_EXERCISE OBJECTIVE_
Restate word for word the lines beginning at the one that contains "More parts follow." and ending at the one that contains "REAR_SHIELD_U = STATOR_END_U + SHIELD_REACH"; include both and nothing else.

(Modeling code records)
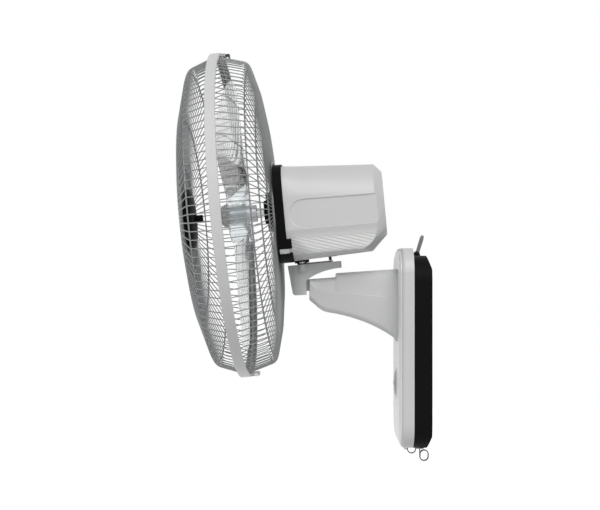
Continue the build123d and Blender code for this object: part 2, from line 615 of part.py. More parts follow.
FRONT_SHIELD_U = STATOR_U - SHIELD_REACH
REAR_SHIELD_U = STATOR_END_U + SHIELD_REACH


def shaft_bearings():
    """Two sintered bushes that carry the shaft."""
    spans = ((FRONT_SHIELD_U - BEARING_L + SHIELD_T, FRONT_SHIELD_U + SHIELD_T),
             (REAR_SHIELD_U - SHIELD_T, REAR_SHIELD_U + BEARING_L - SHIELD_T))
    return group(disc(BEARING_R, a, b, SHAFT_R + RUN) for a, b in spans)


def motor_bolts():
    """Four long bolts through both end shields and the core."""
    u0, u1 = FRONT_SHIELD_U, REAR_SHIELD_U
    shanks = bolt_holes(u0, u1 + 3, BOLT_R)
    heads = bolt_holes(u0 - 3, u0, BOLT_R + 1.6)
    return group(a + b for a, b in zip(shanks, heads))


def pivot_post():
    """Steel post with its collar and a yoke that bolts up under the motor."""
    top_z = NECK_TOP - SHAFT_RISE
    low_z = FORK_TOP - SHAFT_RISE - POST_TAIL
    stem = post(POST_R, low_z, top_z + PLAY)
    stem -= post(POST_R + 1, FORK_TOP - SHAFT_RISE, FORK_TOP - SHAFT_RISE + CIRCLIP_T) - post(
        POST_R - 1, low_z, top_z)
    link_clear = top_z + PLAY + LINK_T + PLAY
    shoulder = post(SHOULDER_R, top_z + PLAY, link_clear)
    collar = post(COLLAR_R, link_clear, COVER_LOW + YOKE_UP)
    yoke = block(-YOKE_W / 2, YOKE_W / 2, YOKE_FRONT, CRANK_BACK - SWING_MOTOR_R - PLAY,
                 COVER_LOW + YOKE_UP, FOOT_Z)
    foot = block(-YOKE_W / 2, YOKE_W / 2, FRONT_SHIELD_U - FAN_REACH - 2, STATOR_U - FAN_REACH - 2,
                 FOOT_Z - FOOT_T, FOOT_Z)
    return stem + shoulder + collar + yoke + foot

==

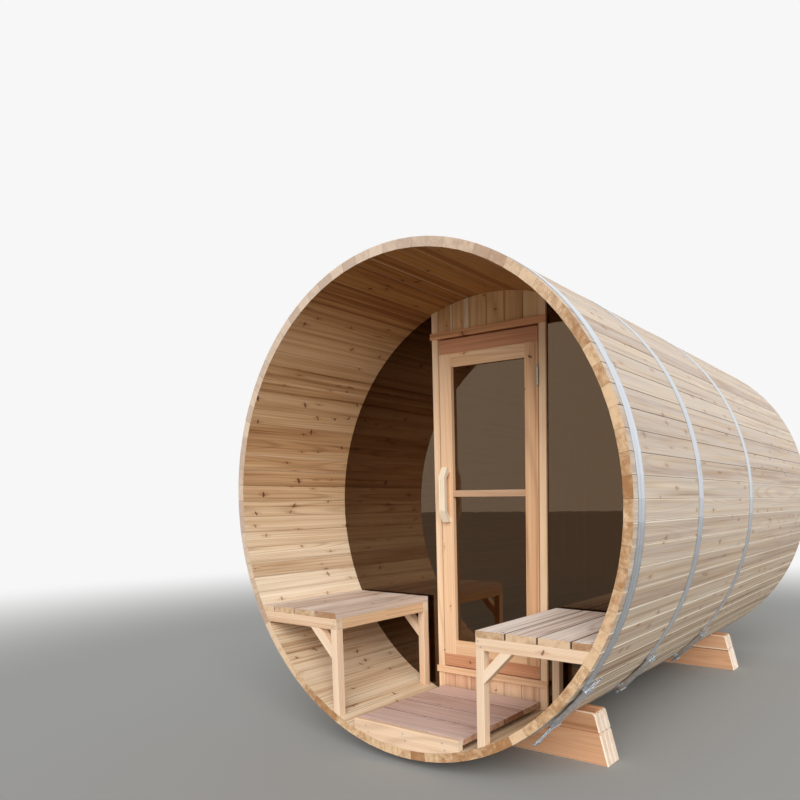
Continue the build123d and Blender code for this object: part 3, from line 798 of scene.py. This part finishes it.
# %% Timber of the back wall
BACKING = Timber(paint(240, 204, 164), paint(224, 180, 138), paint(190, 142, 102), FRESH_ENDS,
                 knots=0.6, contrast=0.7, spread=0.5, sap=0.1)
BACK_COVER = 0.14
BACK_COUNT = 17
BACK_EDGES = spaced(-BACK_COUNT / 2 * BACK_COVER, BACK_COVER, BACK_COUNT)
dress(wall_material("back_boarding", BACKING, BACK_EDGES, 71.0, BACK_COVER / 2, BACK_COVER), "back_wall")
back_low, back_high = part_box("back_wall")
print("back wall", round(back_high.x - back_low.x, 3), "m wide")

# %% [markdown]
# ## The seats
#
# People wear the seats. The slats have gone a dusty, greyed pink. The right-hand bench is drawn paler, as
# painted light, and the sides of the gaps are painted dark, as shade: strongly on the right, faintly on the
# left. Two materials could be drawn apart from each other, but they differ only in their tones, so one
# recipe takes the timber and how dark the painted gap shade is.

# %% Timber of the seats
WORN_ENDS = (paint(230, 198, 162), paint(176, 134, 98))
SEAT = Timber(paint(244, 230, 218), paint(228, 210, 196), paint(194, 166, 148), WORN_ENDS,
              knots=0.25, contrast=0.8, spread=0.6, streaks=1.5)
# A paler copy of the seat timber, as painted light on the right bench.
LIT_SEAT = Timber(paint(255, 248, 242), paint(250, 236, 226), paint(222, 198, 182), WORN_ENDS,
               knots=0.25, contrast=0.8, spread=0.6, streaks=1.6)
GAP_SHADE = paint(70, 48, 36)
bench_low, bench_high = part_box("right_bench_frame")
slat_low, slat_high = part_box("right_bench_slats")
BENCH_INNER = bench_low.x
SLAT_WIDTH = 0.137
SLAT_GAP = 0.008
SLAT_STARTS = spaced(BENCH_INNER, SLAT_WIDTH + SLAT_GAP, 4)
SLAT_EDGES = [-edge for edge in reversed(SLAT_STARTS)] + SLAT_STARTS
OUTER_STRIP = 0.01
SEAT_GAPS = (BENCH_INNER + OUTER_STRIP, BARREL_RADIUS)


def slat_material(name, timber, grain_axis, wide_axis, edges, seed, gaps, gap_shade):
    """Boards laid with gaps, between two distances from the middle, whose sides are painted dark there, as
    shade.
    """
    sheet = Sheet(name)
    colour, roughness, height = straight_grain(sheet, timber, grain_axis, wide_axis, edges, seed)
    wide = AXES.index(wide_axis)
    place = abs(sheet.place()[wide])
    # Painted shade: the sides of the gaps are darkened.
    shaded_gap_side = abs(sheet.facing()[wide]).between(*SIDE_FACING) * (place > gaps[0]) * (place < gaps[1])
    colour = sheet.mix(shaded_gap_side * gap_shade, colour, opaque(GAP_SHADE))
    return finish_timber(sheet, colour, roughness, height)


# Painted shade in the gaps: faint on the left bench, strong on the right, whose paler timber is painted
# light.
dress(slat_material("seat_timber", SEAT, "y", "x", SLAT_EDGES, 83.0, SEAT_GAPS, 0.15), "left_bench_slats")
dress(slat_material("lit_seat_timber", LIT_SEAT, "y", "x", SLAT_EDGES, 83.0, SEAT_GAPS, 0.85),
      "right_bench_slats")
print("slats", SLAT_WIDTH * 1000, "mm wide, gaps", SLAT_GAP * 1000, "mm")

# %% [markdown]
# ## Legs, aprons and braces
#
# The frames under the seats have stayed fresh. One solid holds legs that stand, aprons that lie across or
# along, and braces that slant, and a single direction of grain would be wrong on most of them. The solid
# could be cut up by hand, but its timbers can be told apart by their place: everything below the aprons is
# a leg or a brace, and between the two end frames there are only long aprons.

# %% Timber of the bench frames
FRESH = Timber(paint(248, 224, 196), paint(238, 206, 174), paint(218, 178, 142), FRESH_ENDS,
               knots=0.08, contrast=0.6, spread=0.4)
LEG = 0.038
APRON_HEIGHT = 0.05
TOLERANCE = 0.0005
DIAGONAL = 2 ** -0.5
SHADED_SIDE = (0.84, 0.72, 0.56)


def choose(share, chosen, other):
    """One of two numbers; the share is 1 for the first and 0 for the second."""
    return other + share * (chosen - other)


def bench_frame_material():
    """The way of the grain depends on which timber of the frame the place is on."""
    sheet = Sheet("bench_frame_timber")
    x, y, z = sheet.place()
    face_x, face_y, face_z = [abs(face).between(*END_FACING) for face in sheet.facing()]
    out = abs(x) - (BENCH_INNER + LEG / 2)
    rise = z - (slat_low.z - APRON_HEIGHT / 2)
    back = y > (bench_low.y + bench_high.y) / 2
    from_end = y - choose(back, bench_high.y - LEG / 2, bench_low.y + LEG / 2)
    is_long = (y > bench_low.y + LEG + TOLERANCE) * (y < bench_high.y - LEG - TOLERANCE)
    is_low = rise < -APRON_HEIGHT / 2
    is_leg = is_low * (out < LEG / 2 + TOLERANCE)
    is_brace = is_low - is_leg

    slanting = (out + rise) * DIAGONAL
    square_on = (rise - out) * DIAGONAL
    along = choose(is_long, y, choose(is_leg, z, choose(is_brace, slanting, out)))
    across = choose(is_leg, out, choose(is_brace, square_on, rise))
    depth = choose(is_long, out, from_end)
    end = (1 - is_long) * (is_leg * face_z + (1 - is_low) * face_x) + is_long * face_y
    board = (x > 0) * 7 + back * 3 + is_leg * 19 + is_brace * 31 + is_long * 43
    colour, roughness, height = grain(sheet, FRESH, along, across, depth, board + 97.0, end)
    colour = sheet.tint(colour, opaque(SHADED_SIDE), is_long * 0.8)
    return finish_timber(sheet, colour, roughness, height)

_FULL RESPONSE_
Continue the build123d and Blender code for this object: part 2, from line 615 of part.py. More parts follow.
FRONT_SHIELD_U = STATOR_U - SHIELD_REACH
REAR_SHIELD_U = STATOR_END_U + SHIELD_REACH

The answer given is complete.